Tel est le titre du dernier ouvrage de Robert Boyer, directeur d’études à l’École des hautes études en sciences sociales (EHESS). Selon lui, « L’ESS est un projet politique de transformation des sociétés ».
L’ESS se définit par l’impératif de démocratie appliqué aux activités de consommation, de distribution et de production. La théorie économique distingue l’autorégulation du marché d’un côté, l’intervention publique de l’autre. L’ESS est une troisième approche entre ces deux domaines, pour laquelle la réciprocité et la citoyenneté organisent l’activité économique.
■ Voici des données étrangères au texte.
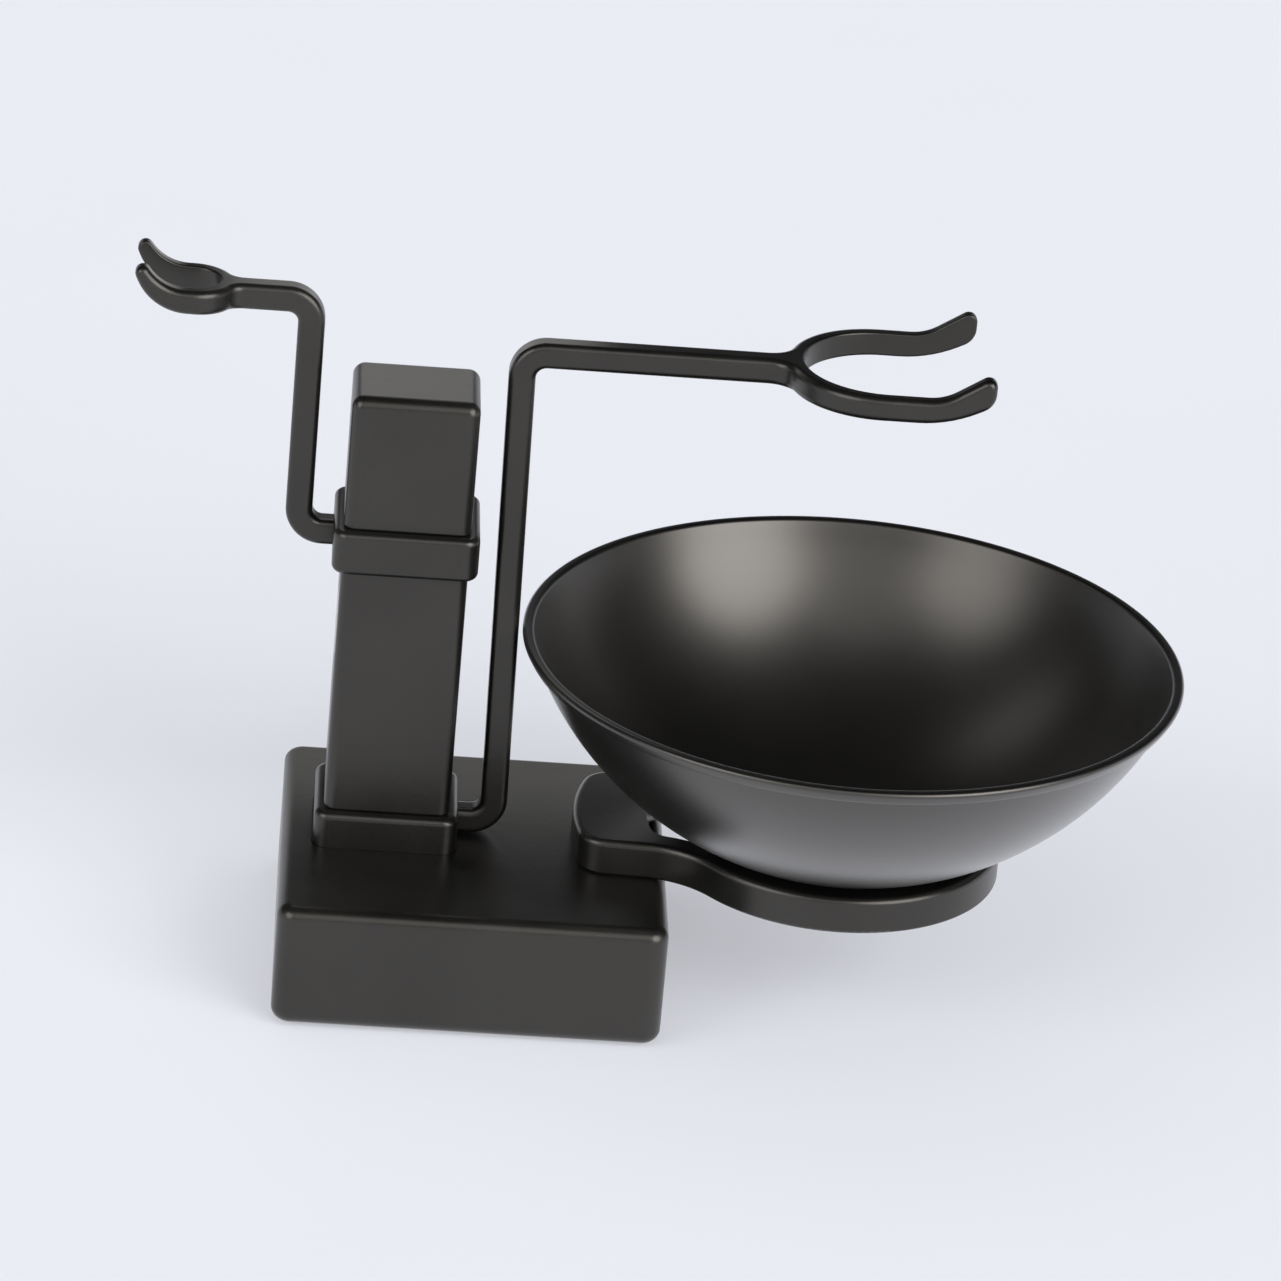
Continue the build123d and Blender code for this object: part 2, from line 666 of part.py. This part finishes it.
def reach_at(sphere_radius, height):
    """How far the sphere stands from the bowl's axis at a height."""
    return math.sqrt(sphere_radius**2 - (bowl_sphere_z - height) ** 2)


def sphere_arc(sphere_radius, first, last):
    """An arc up the sphere between two reaches."""
    middle = sphere_point(sphere_radius, (first + last) / 2)
    return ThreePointArc(sphere_point(sphere_radius, first), middle, sphere_point(sphere_radius, last))


def nearest(sketch, point):
    """The sketch's corner that lies nearest to a point of its plane."""
    return sketch.vertices().sort_by_distance(Vertex(*point, 0))[0]


with BuildPart() as bowl:
    inside_radius = bowl_sphere_radius - bowl_wall
    lip_bottom = bowl_rim_height - lip_height
    band_reach = reach_at(bowl_sphere_radius, lip_bottom)
    with BuildSketch(bowl_axis_frame) as section:
        with BuildLine():
            outside = sphere_arc(bowl_sphere_radius, bowl_foot_radius, band_reach)
            foot_height = (outside @ 0).Y
            floor_height = foot_height + bowl_wall
            floor_reach = reach_at(inside_radius, floor_height)
            inside = sphere_arc(inside_radius, floor_reach, reach_at(inside_radius, bowl_rim_height))
            band_foot = (band_reach + lip_proud_below, lip_bottom)
            rim_edge = (rim_reach, bowl_rim_height)
            Polyline(outside @ 1, band_foot, rim_edge, inside @ 1)
            Polyline(inside @ 0, (0, floor_height), (0, foot_height), outside @ 0)
        make_face()
        fillet(nearest(section, (bowl_foot_radius, foot_height)), bowl_foot_blend)
        fillet(nearest(section, (floor_reach, floor_height)), bowl_foot_blend)
        fillet(nearest(section, band_foot), lip_lower_radius)
        fillet(nearest(section, rim_edge), lip_edge_radius)
        fillet(nearest(section, (reach_at(inside_radius, bowl_rim_height), bowl_rim_height)), lip_edge_radius)
    revolve(axis=bowl_axis)
finish(bowl.part, "bowl")
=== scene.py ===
# %% [markdown]
# # A shaving stand
#
# The stand is a heavy block with a square post. The post carries a narrow fork for a razor on
# the left and a wide fork for a brush on the right, and a flat ring tray beside the block holds
# a loose bowl. All that shows of it is satin black: a powder coating on the stand, and a thinner
# black under a clear coat on the bowl.
#
# The solid model already has the shapes, so this script loads it as a fixed frame and gives it
# its surfaces, its light and its camera. Only the bowl is made once more, for a cleaner rim.

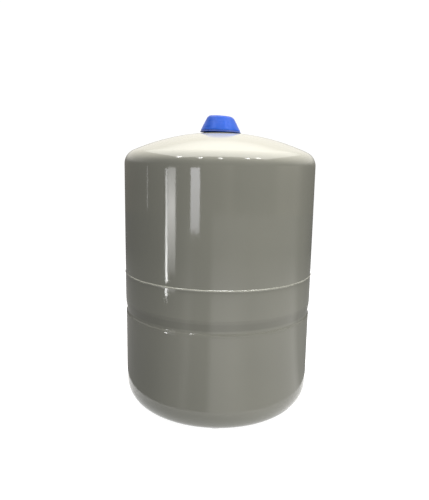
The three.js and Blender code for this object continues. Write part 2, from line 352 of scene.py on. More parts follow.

Après trente années de confiance dans les mécanismes de marché, le début de la décennie 2020 semble marquer le retour de l’Etat en tant que protecteur des citoyens et assureur des risques systémiques. Est-ce le début d’une nouvelle époque d’interventionnisme et la répétition d’un mouvement de balancier qui ne cesse d’osciller entre État et marché, alors que, de longue date, l’économie sociale et solidaire a proposé une troisième voie ? Comment expliquer que celle-ci ne se soit pas constituée en une alternative largement discutée dans la société et la sphère politique ? Pourquoi n’est-elle pas plus présente dans les débats sur ce que pourraient ou devraient être les régimes socio-économiques post-covid-19 ? Est-il fondé de voir dans la proposition des » communs globaux « , théorisés par Elinor Ostrom, l’expression d’un renouveau de l’ESS ? Dans une approche comparative croisant théories et analyses historiques, l’économiste Robert Boyer montre que l’ESS constitue une composante essentielle qui assure la viabilité du couple Etat-marché. C’est le terreau de l’innovation sociale et de la démocratie dans l’économie, qui suscitent la formulation de projets de société en rupture avec le fondamentalisme du marché.
L’économie sociale et solidaire. Une utopie réaliste pour le XXIe siècle ? (Les Petits matins, 2023).